Для повести характерно единство точки зрения – как правило, субъективно окрашенной (большинство повестей Тургенева написано от первого лица), в романе же мы видим мир не только сквозь объективную авторскую призму, но и глазами разных героев, в разных ракурсах, что и создает дополнительный объем, полноту и достоверность образа. Наглядно, даже нарочито это сделано в «Рудине», где слову заглавного героя противостоит едва ли не более весомое слово о нем его оппонента (Лежнева), между ними активно посредничает – до поры до времени в пользу последнего – повествователь, а к этому трио активно подключаются другие разнонаправленные оценки-голоса, так что субъектная структура «Рудина» являет собой наглядную иллюстрацию к идеям М. Бахтина о разноречивости, многоголосости как жанрообразующем принципе романа59.

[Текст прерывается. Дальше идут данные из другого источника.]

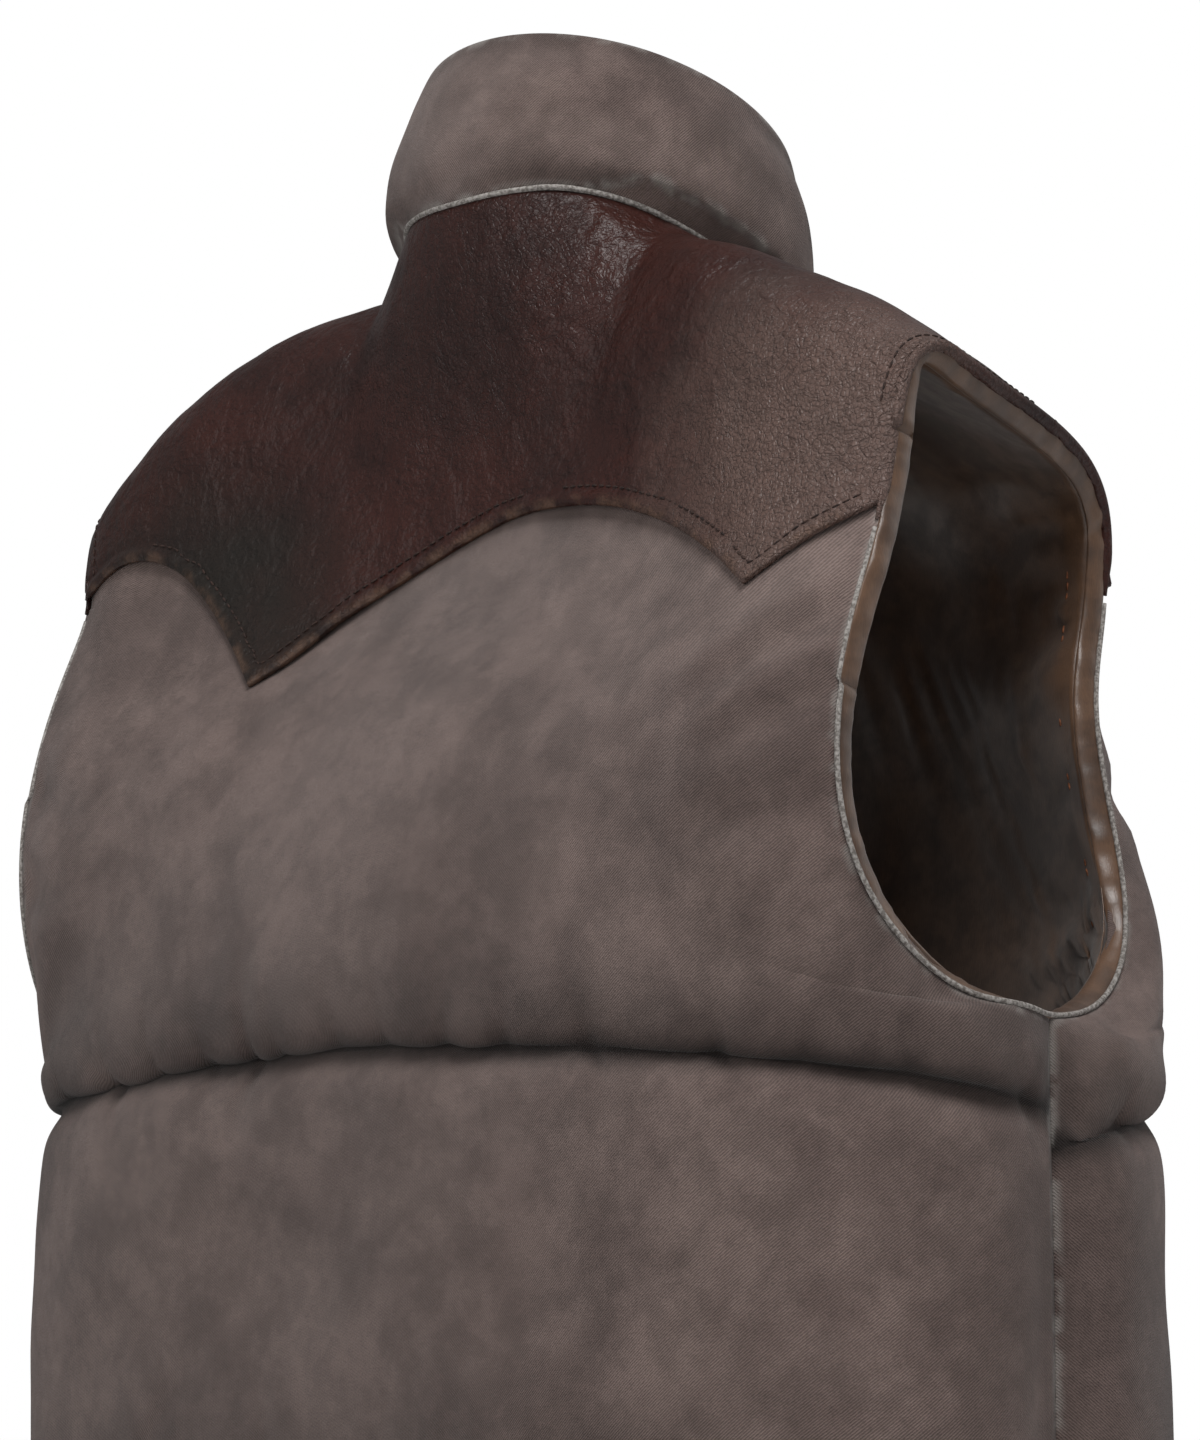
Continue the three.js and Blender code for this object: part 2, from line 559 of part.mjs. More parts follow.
// The placket: a strip down the centre front over the gap between the two fronts, made from the
// fronts' own columns next to the centre, and lifted over the leather where it crosses the yoke.
function placketGeometry() {
  const patch = new Patch();
  const nextColumn = columnsOf(FRONT)[1];
  const rowCount = rowsAt(FRONT, 1, 0).length;
  const make = (i, j) => {
    const hand = i === 0 ? -1 : 1;
    const across = i === 1 ? 0 : nextColumn;
    const rows = rowsAt(FRONT, hand, across);
    const up = clamp(rows[j], PLACKET.hemGap, FRONT.top - PLACKET.neckGap);
    const under = LAYER_GAP + (j >= YOKE_ROW ? LEATHER_WALL + YOKE_GAP : 0);
    return [
      i + ":" + j,
      outside(FRONT, hand, across, up, under + PLACKET.wall),
      outside(FRONT, hand, across, up, under),
    ];
  };
  patch.grid(3, rowCount, make, false);
  return patch.geometry();
}

// A fastened snap: a low domed disc.
function snapMesh(name, at, away) {
  const profile = [
    new THREE.Vector2(0, 0),
    new THREE.Vector2(SNAP.radius, 0),
    new THREE.Vector2(SNAP.radius, SNAP.height * 0.45),
    new THREE.Vector2(SNAP.radius * 0.7, SNAP.height * 0.9),
    new THREE.Vector2(0, SNAP.height),
  ];
  const mesh = piece(name, new THREE.LatheGeometry(profile, SNAP.facets), SNAP_METAL);
  mesh.quaternion.setFromUnitVectors(vec(0, 1, 0), away);
  mesh.position.copy(at).addScaledVector(away, SNAP.lift);
  return mesh;
}

// ---------- the vest ----------
const vest = new THREE.Group();
vest.add(piece("back_panel", panelGeometry(BACK, [1, -1], paddedPoints), TWILL));
vest.add(piece("front_left", panelGeometry(FRONT, [1], paddedPoints), TWILL));
vest.add(piece("front_right", panelGeometry(FRONT, [-1], paddedPoints), TWILL));
vest.add(piece("lining_back", panelGeometry(BACK, [1, -1], liningPoints), LINING));
vest.add(piece("lining_front_left", panelGeometry(FRONT, [1], liningPoints), LINING));
vest.add(piece("lining_front_right", panelGeometry(FRONT, [-1], liningPoints), LINING));
vest.add(piece("yoke", yokeGeometry(), LEATHER));
vest.add(piece("collar", collarGeometry(), TWILL));
vest.add(piece("placket", placketGeometry(), TWILL));
SNAP_UPS.forEach((up, i) => {
  const at = outside(FRONT, 1, 0, up, LAYER_GAP + PLACKET.wall);
  vest.add(snapMesh("snap_" + (i + 1), at, outward(FRONT, 1, 0, up)));
});

export default vest;
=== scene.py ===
# %% [markdown]
# # A down vest with a leather yoke
# The vest is worn: it is hollow and keeps the form it has on the shoulders. The frame gives each
# cut piece as one closed solid at its real size and place. This script turns those plain solids
# into cloth, leather and down, and adds the sewing.

# %% Load the frame
import math

import bmesh
import bpy
import numpy as np
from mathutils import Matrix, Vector, noise
from mathutils.bvhtree import BVHTree
from mathutils.kdtree import KDTree


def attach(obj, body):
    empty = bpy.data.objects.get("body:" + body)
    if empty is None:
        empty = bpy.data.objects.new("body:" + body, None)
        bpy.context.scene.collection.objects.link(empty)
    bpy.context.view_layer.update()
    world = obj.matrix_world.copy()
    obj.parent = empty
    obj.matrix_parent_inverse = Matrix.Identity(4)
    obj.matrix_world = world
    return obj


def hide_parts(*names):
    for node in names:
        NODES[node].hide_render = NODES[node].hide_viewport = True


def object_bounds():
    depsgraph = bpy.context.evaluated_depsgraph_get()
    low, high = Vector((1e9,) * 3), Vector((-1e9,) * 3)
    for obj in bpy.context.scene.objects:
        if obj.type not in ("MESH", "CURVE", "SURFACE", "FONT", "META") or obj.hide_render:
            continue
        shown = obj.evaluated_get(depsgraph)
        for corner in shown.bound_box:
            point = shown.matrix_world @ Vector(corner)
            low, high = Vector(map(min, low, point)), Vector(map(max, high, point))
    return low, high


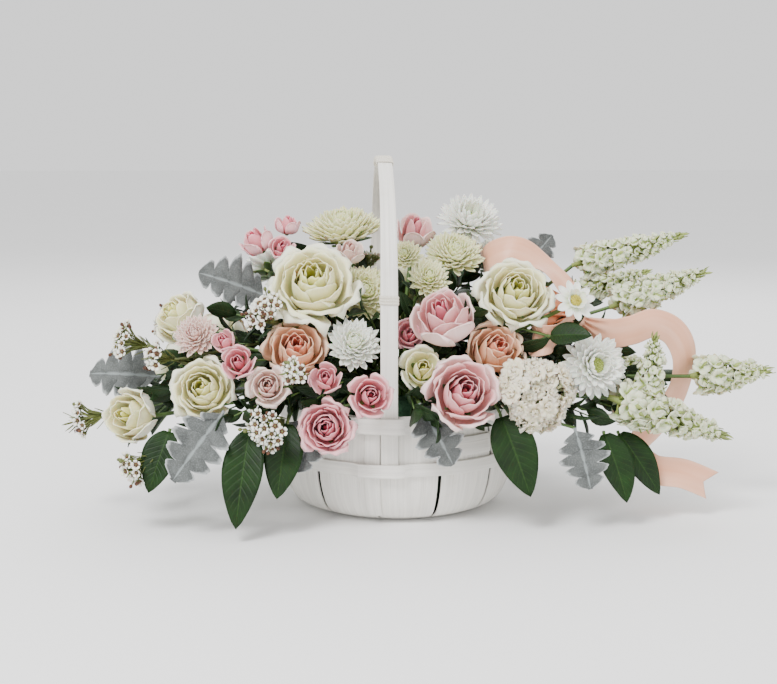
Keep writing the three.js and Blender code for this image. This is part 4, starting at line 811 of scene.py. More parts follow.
def rose_head(piece, pose, radius, open_, seed, small):
    """A rose: a tight bud in the middle and petals that open in a spiral round it."""
    rng = random.Random(seed)
    height = radius * lerp(1.55, 0.95, open_)
    count = round(lerp(17, 30, open_)) if not small else round(lerp(11, 20, open_))
    size = 7 if small else 10
    whorls = count // 5
    for i in range(count):
        whorl = (i - count % 5) // 5
        layer = ((i + 0.35) / count) ** 0.92
        if whorl >= 1:
            layer = clamp((whorl + 0.86) / (whorls - 0.14) * 0.97 + 0.03 * rng.random())
        turn = GOLDEN_TURN * i + 0.16 * rng.random()
        arc = lerp(1.5, 0.66, layer**0.7) * (1 + 0.1 * rng.random())
        shape = rose_petal(radius, height, layer, open_, turn, arc, rng, not small)
        heart = clamp(1.0 - layer) ** 0.85
        piece.blade(size, size, lambda u, v: pose @ shape(u, v), heart)
    core = [(0.05, 0.02), (0.13, 0.3), (0.10, 0.56), (0.02, 0.76)]
    piece.bud(pose, [(r * radius, h * height) for r, h in core], 8, 0, heart=1.0)
    calyx(piece, pose, 0.24 * radius, 0.26 * height)


class Rose:
    """The sizes of a rose's head, from the same rule as its solid."""

    def __init__(self, head):
        at, radius, self.open, face = head
        self.face = facing(at, face)
        self.radius = mm(radius)
        self.height = self.radius * lerp(1.55, 0.95, self.open)
        self.foot = mm(at) - self.face * 0.62 * self.height
        self.pose = pose_at(self.foot, self.face)


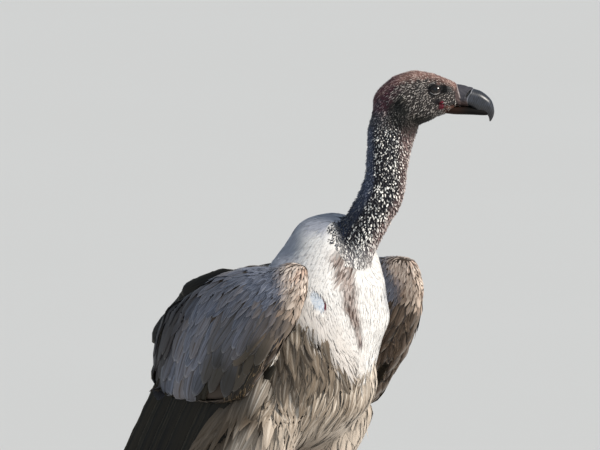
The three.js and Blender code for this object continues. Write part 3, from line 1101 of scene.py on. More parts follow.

Рудин предстает на пересечении устремленных на него взглядов, в отражении множества «зеркал», и с самого начала, с момента появления, фиксируется неоднозначность его личности и характера. Появляется он вместо другого, в облике его сочетаются зрелость и подростковость, речи его блещут красноречием, и в то же время им недостает живых красок и юмора. В доме Ласунской он занимает двусмысленное положение советчика, советам которого не следуют. Двоится и отношение к нему новых знакомых: полному приятию, восхищению и даже поклонению одних противостоит категорическая неприязнь тех, кого он успел задеть и раздражить своим присутствием.

На протяжении условной первой части (главы I–XI) Рудин выступает своеобразным «наглядным пособием» к разоблачительным характеристикам, которые ему дает Лежнев, и к дискредитирующим замечаниям повествователя, рассыпанным по всему тексту. Правда, первую порцию лежневских разоблачений (в частности, рассказ о забытой Рудиным и умершей в бедности и одиночестве матери) справедливо и тонко подвергает сомнению простодушная, но очень неглупая Александра Павловна Липина: «Знаете ли, что можно жизнь самого лучшего человека изобразить в таких красках – и ничего не прибавляя, заметьте, – что всякий ужаснется! Ведь это тоже своего рода клевета!». Но, на мгновение усомнившийся в справедливости своих обвинений («кто знает! – может быть, он с тех пор успел измениться – может быть, я несправедлив к нему»), Лежнев, после дополнительного пристального вглядывания в старого приятеля, не только более пространно изображает его «политической натурой», холодным позером, любителем и мастером «каждое движение жизни, и своей и чужой, пришпиливать словом, как бабочку булавкой», но и очень точно предсказывает дальнейшее развитие событий: «Дело в том, что слова Рудина так и остаются словами и никогда не станут поступками – а между тем эти самые слова могут смутить, погубить молодое сердце». Именно так все и произойдет в отношениях Рудина с Натальей Ласунской.

В. Маркович пишет о том, что комментарии Лежнева «диалогичны не только по форме <…>, но и по существу», ибо «предполагают возможность иной оценки, предвосхищают ее и напряженно ей противостоят»60, однако в рамках первой части точка зрения Лежнева доминирует, не получая никакого отпора, кроме абстрактно-гуманных предположений Александры Михайловны, более того, она подтверждается и повествователем, и поведением самого главного героя, и той «проповедью», которую он выслушивает при расставании от юной Натальи. Рудин действует точно по заданной схеме и полностью выполняет «обязательную программу»: доведя ситуацию до полной ясности – добившись от девушки признания в любви и выражения готовности следовать за ним (пришпилив словом молодое чувство), он отступает, отступается и не только предлагает Наталье покориться воле матери, но и самому себе не может сказать определенно, хотел ли он другой развязки, любил ли он Наталью всерьез или, как безнадежный и сугубый теоретик-рефлектер, всего лишь с ее помощью «уяснял самому себе трагическое значение любви». Он даже в самый час свидания не знает, чего хочет, чем оно должно закончиться, – так же как не знает этого изумленный решительностью Аси, сбежавшей с забуксовавшего на его нелепых отговорках свидания господин Н. Н. И дело тут не в том, что «психологический комментарий автора почти всегда оказывается неполным <…>, так что неповторимая истина конкретного переживания остается за рамками объяснения»61, – дело в том, что это тот случай, когда единственная неповторимая истина просто не существует.